On both counts , the project might be aimed to plant the seeds of the future in the present , including enhancing the amount and quality of needed news by virtue of the benefits of having a more amenable venue for it . How might people with really substantial financial means seek to do all this ? First , they would face some unavoidable realities .

They would have to employ people who were used to working in and who have habits and expectations molded in the present . Likewise , they would have to pay bills . For example , those involved would need income for their laborers , and other expenses would have to be met as well , such as rent , equipment , fees for services , research costs and so on .

Questions arise when will funds come from ? How will relations among people involved in the project be structured , such as with what division of labor and with what mode of decision making ?

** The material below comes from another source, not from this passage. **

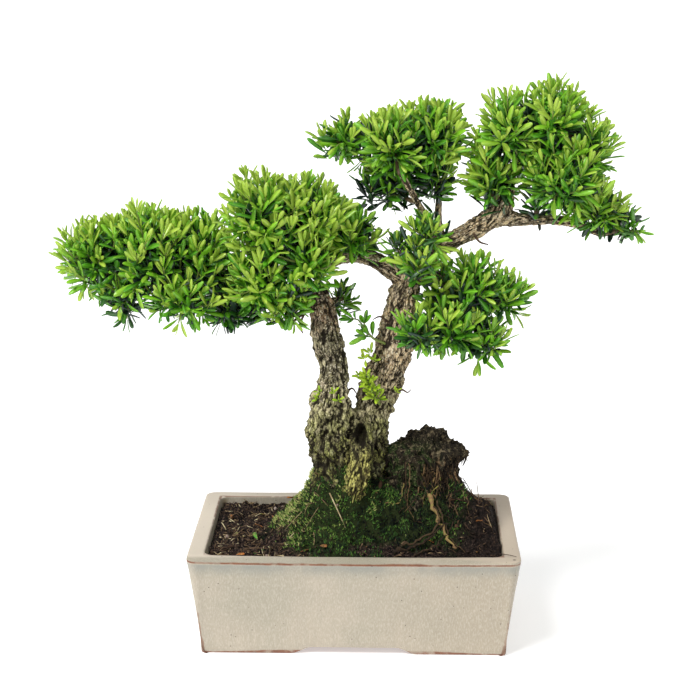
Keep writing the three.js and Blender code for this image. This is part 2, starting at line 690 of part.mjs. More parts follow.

Likewise , how will the new institution interface with other already existing media institutions and with other types of institutions as well , such as movements and , not least , the government ?

For each choice that arises , the general quandary is how does one navigate between , first , the need to establish the institution and keep it functioning at a sufficient scale to accomplish more than the in this case associated writers would accomplish if they were dispersed among other existing mainstream institutions , such as those they already had jobs at before embarking

on the new project ? And , second , the need to have the project take shape and operate consistently with its longer term aims , rather than the project persisting but losing its identity and thus its merit in the process ? This conundrum should be very familiar to anyone who has created new institutions and worked at them .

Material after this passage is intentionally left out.